- Larsen, Peter H;
- Carvallo, Juan Pablo;
- Sanstad, Alan H;
- Baik, Sun Hee;
- Wing, Ian Sue;
- Wei, Dan;
- Rose, Adam;
- Smith, Jeremy;
- Ramee, Christopher;
- Peterson, Ridge
Estimates of the economic impact of widespread, long duration (WLD) power interruptions can be used to prioritize and justify significant investments in power system resilience. This report presents estimates of this type for WLDs originating within the Commonwealth Edison (ComEd) service territory. The intended audience for this research includes utility executives and technical staff, regulators, and government agencies.

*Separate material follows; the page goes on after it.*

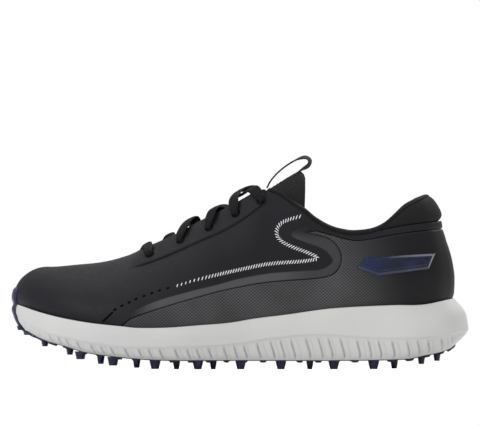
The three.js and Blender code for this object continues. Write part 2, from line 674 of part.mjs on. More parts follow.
function upperParts() {
  const skin = layer(() => 0, () => SKIN_INNER);
  const padding = layer(() => PAD_OUTER, padInner);
  const lining = layer(liningOuter, liningInner);
  const overlay = layer(() => FIT_GAP + OVERLAY_THICKNESS, () => FIT_GAP);
  const eyelets = eyeletCutters();

  const quarters = skin.intersect(sidePrism(quarterInner()));
  const tabBlock = layer(() => 0.4, padInner).intersect(heelTabPrism(0));
  const saddle = skin.subtract(sidePrism(quarterOutline())).subtract(heelTabPrism(-PANEL_GAP));

  const eyestay = overlay.intersect(sidePrism(above(scaled(EYESTAY_EDGE))));

  const counterTop = scaled(COUNTER_TOP);
  const counter = padding.intersect(sidePrism([new THREE.Vector2(counterTop[0].x, 0), ...counterTop,
    new THREE.Vector2(counterTop[3].x + 20, counterTop[3].y), new THREE.Vector2(counterTop[3].x + 20, 0)]));
  const foamLow = shiftLine(counterTop, 0, 2);
  const foamFront = [new THREE.Vector2(40 * KX, 130 * KZ), new THREE.Vector2(40 * KX, 84 * KZ),
    new THREE.Vector2(62 * KX, 70 * KZ)];
  const foamBlock = sidePrism(above([...foamFront, ...foamLow.slice(1)]));
  const foam = padding.intersect(foamBlock).subtract(heelTabPrism(-PANEL_GAP));
  const toeEnd = -108 * KX;
  const puffBlock = sidePrism([[-170 * KX, 0], [toeEnd, 0], [toeEnd, 120 * KZ], [-170 * KX, 120 * KZ]]
    .map(([x, z]) => new THREE.Vector2(x, z)));
  const puff = padding.intersect(puffBlock);

  return {
    saddle: mainBody(cutAll(saddle, eyelets)),
    lateralQuarter: mainBody(quarters.intersect(halfSpace(-1))),
    medialQuarter: mainBody(quarters.intersect(halfSpace(1))),
    heelTab: mainBody(tabBlock),
    eyestay: mainBody(cutAll(eyestay, eyelets)),
    lining: cutAll(lining, eyelets),
    counter: mainBody(counter),
    foam: mainBody(foam),
    puff: mainBody(puff),
  };
}

// Rounded edge that closes the collar, swept round its rim from throat to throat.
function collarBinding() {
  const first = 8 * STEPS_PER_STATION;
  const sections = [];
  for (let i = first; i <= ROUND - first; i += 1) {
    const rim = form.number(i, LEVELS);
    const below = form.points[form.number(i, LEVELS - 1)];
    const up = form.points[rim].clone().sub(below).normalize();
    const out = form.normals[rim];
    const depth = -liningInner(i, LEVELS);
    const place = (distance, height) => form.points[rim].clone()
      .addScaledVector(out, distance).addScaledVector(up, height);
    const middle = [-0.1, -0.35, -0.65, -0.9].map((share, k) => {
      const height = BINDING_HEIGHT * [0.8, 1, 1, 0.8][k];
      return place(share * depth, height);
    });
    sections.push([place(BINDING_OVERLAP, FIT_GAP), ...middle, place(-depth, FIT_GAP)]);
  }
  const bottom = sections.map((section) => section.map((_, k) => {
    const share = k / (section.length - 1);
    return section[0].clone().lerp(section[section.length - 1], share);
  }));
  const side = new THREE.Vector3(0, 0, BINDING_SIDE);
  const top = sections.map((section, s) => section.map((point, k) => (
    k === 0 || k === section.length - 1 ? bottom[s][k].clone().add(side) : point)));
  return outwardSlab(top, bottom);
}

function emblem(side) {
  const raised = layer(() => FIT_GAP + EMBLEM_THICKNESS, () => FIT_GAP);
  return mainBody(raised.intersect(sidePrism(scaled(BADGE), side)).intersect(halfSpace(side)));
}

function stitching(side) {
  const curve = new THREE.SplineCurve(scaled(STITCH_LINE));
  const line = curve.getPoints(30);
  const raised = layer(() => FIT_GAP + 0.6, () => FIT_GAP);
  return mainBody(raised.intersect(sidePrism(strip(line, STITCH_WIDTH), side)).intersect(halfSpace(side)));
}

// ---------------------------------------------------------------- tongue

function tongueSheet(fromX, toX, depth) {
  const stations = 8;
  const across = 10;
  return Array.from({ length: stations + 1 }, (_, s) => {
    const x = fromX + ((toX - fromX) * s) / stations;
    const slope = tongueCentre(x + 0.5) - tongueCentre(x - 0.5);
    const inward = new THREE.Vector3(slope, 0, -1).normalize();
    const drawnX = x / KX;
    const reach = 20.35 + 9 * smoothStep(drawnX, -76, -20) - 7 * smoothStep(drawnX, 0, 34);
    const halfWidth = reach * KY - WALL_DEPTH;
    const shoulder = 1.4e-4 * smoothStep(drawnX, -10, 30);
    return Array.from({ length: across + 1 }, (__, c) => {
      const y = halfWidth * ((2 * c) / across - 1);
      const sag = (0.025 * y ** 2 + shoulder * y ** 4) * KZ;
      const edge = 1 - 0.5 * Math.abs(y / halfWidth) ** 3;
      const crown = new THREE.Vector3(x, y - 2 * KY, tongueCentre(x) - sag);
      return crown.addScaledVector(inward, depth * edge);
    });
  });
}

// The tongue keeps a space to the inner wall for the lace, and is sewn in at its front end.
function tonguePiece(fromX, toX) {
  const top = tongueSheet(fromX, toX, 0);
  const bottom = tongueSheet(fromX, toX, TONGUE_THICKNESS);
  const piece = outwardSlab(top, bottom);
  const behindSeam = sidePrism([[-66, 0], [200, 0], [200, 400], [-66, 400]]
    .map(([x, z]) => new THREE.Vector2(x * KX, z)));
  const sewnWall = layer(() => 1, (i, level) => liningInner(i, level) - FIT_GAP);
  const freeWall = layer(() => 1, (i, level) => liningInner(i, level) - TONGUE_SIDE_SPACE);
  return mainBody(piece.subtract(sewnWall).subtract(freeWall.intersect(behindSeam)));
}

function pullLoop() {
  const line = new THREE.SplineCurve(scaled(LOOP_LINE)).getPoints(18);
  const outline = strip(line, LOOP_THICKNESS);
  const shape = new THREE.Shape(outline);
  const geometry = new THREE.ExtrudeGeometry(shape, { depth: LOOP_WIDTH, bevelEnabled: false });
  geometry.rotateX(Math.PI / 2);
  geometry.translate(0, LOOP_WIDTH / 2 - 1.5, 0);
  const solid = solidFromGeometry(geometry);
  return solid.volume() > 0 ? solid : solidFromGeometry(geometry.scale(1, -1, 1));
}

// ---------------------------------------------------------------- lace

function eyeletSpots(side) {
  return EYELETS.map(([x, z]) => onUpper(x * KX, z * KZ, side));
}

function throatEdge(x, side) {
  const rimPoint = (i) => form.points[form.number(side < 0 ? i : opposite(i), LEVELS)];
  let i = RIDGE_END * STEPS_PER_STATION;
  while (rimPoint(i + 1).x < x) i += 1;
  const [a, b] = [rimPoint(i), rimPoint(i + 1)];
  return a.clone().lerp(b, (x - a.x) / (b.x - a.x));
}

const LACE_OVER = FIT_GAP + OVERLAY_THICKNESS + LACE_RADIUS + 0.7;
const LACE_UNDER = WALL_DEPTH + LACE_RADIUS + 0.6;
const CROSSING = LACE_RADIUS + 0.25;

// Places beside the inner wall that each tucked-in end passes on its way down to the insole:
// x, z and how much farther it stands off the wall there.
const LACE_TAIL = [[10, 102, 0], [7, 92, 0], [4, 82, 0.5], [1, 73, 2], [-1, 66, 4]];
const LACE_TAIL_DEPTH = WALL_DEPTH + AGLET_RADIUS + 0.5;

// Half of the lace, from the bar across the throat to the end tucked inside.
function laceHalf(start) {
  const spots = { '-1': eyeletSpots(-1), 1: eyeletSpots(1) };
  const hole = (k, side) => spots[side][k].point.clone();
  const over = (k, side) => hole(k, side).addScaledVector(spots[side][k].normal, LACE_OVER);
  const under = (k, side) => hole(k, side).addScaledVector(spots[side][k].normal, -LACE_UNDER);
  const edgeOver = (x, side) => throatEdge(x, side).add(new THREE.Vector3(0, side * 1.5, LACE_OVER + 1.1));
  const edgeUnder = (x, side) => throatEdge(x, side)
    .add(new THREE.Vector3(0, -side * 3.5, -LACE_UNDER - 0.5));
  const xOf = (k) => EYELETS[k][0] * KX;
  const route = [over(0, start), hole(0, start), under(0, start), edgeUnder(xOf(0) + 5, start)];
  let side = start;
  for (let k = 1; k <= 4; k += 1) {
    const [crestX, crestZ] = LACE_CREST[k];
    route.push(new THREE.Vector3(crestX * KX, -1.5 * KY, crestZ * KZ + start * CROSSING));
    side = -side;
    if (k < 4) {
      route.push(edgeUnder(xOf(k) - 6, side), under(k, side), hole(k, side), over(k, side));
      route.push(edgeOver(xOf(k) + LACE_LEAN[k], side));
    } else {
      route.push(edgeOver(xOf(k) - 4.5, side), over(k, side), hole(k, side), under(k, side));
    }
  }
  LACE_TAIL.forEach(([x, z, away]) => {
    const spot = onUpper(x * KX, z * KZ, side);
    route.push(spot.point.addScaledVector(spot.normal, -LACE_TAIL_DEPTH - away));
  });
  return route;
}

function lacePath() {
  const bar = [-1, 1].map((side) => throatEdge((EYELETS[0][0] - 3) * KX, side)
    .add(new THREE.Vector3(0, 0, LACE_OVER)));
  const crest = new THREE.Vector3(LACE_CREST[0][0] * KX, -1.5 * KY, LACE_CREST[0][1] * KZ);
  const points = [...laceHalf(-1).reverse(), bar[0], crest, bar[1], ...laceHalf(1)];
  return new THREE.CatmullRomCurve3(points, false, 'centripetal');
}

function tubeAlong(path, radius, steps) {
  const section = new THREE.Shape();
  section.absarc(0, 0, radius, 0, 2 * Math.PI);
  const geometry = new THREE.ExtrudeGeometry(section, { steps, curveSegments: 4, extrudePath: path });
  return solidFromGeometry(geometry);
}

function aglet(path, atStart) {
  const end = path.getPointAt(atStart ? 0 : 1);
  const way = path.getTangentAt(atStart ? 0 : 1).multiplyScalar(atStart ? -1 : 1);
  const tip = new THREE.CylinderGeometry(AGLET_RADIUS * 0.8, AGLET_RADIUS, AGLET_LENGTH, 8);
  tip.applyQuaternion(new THREE.Quaternion().setFromUnitVectors(new THREE.Vector3(0, 1, 0), way));
  const middle = end.addScaledVector(way, AGLET_LENGTH / 2 + FIT_GAP);
  tip.translate(middle.x, middle.y, middle.z);
  return solidFromGeometry(tip);
}

// ---------------------------------------------------------------- assembly

function buildShoe() {
  const shoe = new THREE.Group();
  const add = (name, solid, look) => shoe.add(partMesh(name, solid, look));
  const rings = midsoleRings();
  const insoleFloor = BOARD_THICKNESS + 2 * FIT_GAP;

  add('outsole', outsole(rings), navyRubber);
  add('midsole', loftRings(rings), paleFoam);
  add('strobel_board', board(FIT_GAP, BOARD_THICKNESS, INSOLE_MARGIN - 1.5), boardWhite);
  add('insole', board(insoleFloor, INSOLE_THICKNESS, INSOLE_MARGIN), blackFoam);
  const coverFloor = insoleFloor + INSOLE_THICKNESS + FIT_GAP;
  add('insole_cover', board(coverFloor, COVER_THICKNESS, INSOLE_MARGIN), blackFabric);

  const parts = upperParts();
  add('vamp_saddle', parts.saddle, charcoal);
  add('lateral_quarter', parts.lateralQuarter, meshGrey);
  add('medial_quarter', parts.medialQuarter, meshGrey);
  add('heel_tab', parts.heelTab, blackFoam);
  add('eyestay', parts.eyestay, charcoal);
  add('lining', parts.lining, blackFabric);
  add('heel_counter', parts.counter, boardWhite);
  add('collar_foam', parts.foam, blackFoam);
  add('toe_puff', parts.puff, boardWhite);
  add('collar_binding', collarBinding(), blackFabric);
  add('lateral_emblem', emblem(-1), navyGloss);
  add('medial_emblem', emblem(1), navyGloss);
  add('lateral_stitching', stitching(-1), silverThread);
  add('medial_stitching', stitching(1), silverThread);

  add('tongue_base', tonguePiece(-76 * KX, TONGUE_CUT_X * KX - PANEL_GAP), blackFabric);
  add('tongue_flap', tonguePiece(TONGUE_CUT_X * KX, 41 * KX), blackFabric);
  add('pull_loop', pullLoop(), blackFabric);

  const path = lacePath();
  add('lace', tubeAlong(path, LACE_RADIUS, 110), blackFabric);
  add('lateral_aglet', aglet(path, true), clearPlastic);
  add('medial_aglet', aglet(path, false), clearPlastic);

  const box = new THREE.Box3().setFromObject(shoe);
  const centre = box.getCenter(new THREE.Vector3());
  shoe.position.set(-centre.x, -centre.y, -box.min.z);
  return shoe;
}

export default buildShoe();
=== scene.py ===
import math

import bmesh
import bpy
import numpy as np
from mathutils import Matrix, Vector


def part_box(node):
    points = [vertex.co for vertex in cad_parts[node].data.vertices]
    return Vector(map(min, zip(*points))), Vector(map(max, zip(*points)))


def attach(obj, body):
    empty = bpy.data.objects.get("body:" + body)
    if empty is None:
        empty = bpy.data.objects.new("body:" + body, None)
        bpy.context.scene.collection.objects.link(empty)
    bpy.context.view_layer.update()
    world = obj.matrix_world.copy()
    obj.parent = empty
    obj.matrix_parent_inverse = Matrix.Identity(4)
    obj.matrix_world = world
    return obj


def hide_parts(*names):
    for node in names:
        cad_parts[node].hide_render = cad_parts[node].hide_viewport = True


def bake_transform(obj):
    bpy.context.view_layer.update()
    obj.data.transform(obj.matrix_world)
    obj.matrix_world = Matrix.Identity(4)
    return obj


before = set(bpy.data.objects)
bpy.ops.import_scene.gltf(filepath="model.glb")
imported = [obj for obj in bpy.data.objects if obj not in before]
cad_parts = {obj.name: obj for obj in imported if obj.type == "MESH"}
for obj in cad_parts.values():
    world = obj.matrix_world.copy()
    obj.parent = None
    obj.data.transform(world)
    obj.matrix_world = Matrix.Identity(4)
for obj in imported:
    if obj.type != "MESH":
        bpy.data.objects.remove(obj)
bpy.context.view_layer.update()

MM = 0.001

# ------------------------------------------------------------ sizes of the shoe, in millimetres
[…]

This project involved surveying ComEd customers to understand how they might respond when confronted with a WLD power interruption. The research team used the survey responses to calibrate a state-of-the-art regional economic model (“POET”) to estimate economic impacts to households and 38 industry sectors across 17 impacted micro-regions (individual counties or aggregations of counties) within ComEd’s service territory and beyond. We ran one-day, three-day, and 14-day interruption duration scenarios each with varying geographic extents as well as estimated the benefits of deploying additional backup generation across the service territory. The results were then compared to a “business as usual” scenario assuming that no interruption occurred. There are six key findings from this analysis:
-There may be significant losses to gross output (business revenue), gross domestic product, and household consumption during WLD interruptions, especially multi-day interruptions that occur across all of ComEd, Cook county, or the suburbs of Chicago.
-The wholesale trade and transportation sectors appear to be highly sensitive to power interruptions—losses to these sectors are large relative to the losses observed across the entire economy.
-Several sector-region combinations—e.g., the transportation sector in Cook county—are very sensitive to interruptions.
-High-income households experience proportionately larger losses to consumption during a one-day power interruption, but low-income households experience proportionately larger losses during the longest power interruptions.
-Increasing the amount of backup generation deployed across ComEd’s service territory provides significant net benefits to system-wide gross domestic product, gross output, and household consumption relative to the existing amount of backup generation already being used.
-Some micro-regions (e.g., Dekalb and Kendall counties), sectors (e.g., wholesale trade, transportation), and low-income households in Cook county may especially benefit from targeted resilience interventions.
We recommend that decision-makers consider running cost-benefit analyses using each of the economic metrics presented in this report independent of one another to evaluate the robustness of the insights that each of these estimates may provide. In addition to this report, we developed a tool that will allow ComEd staff and other decision-makers to visualize the full suite of results using an easy-to-interpret, user interface. We hope that the findings from this research effort will provide valuable insights to ComEd, policymakers across Illinois, and other stakeholders who have an interest in the resilience of the power system.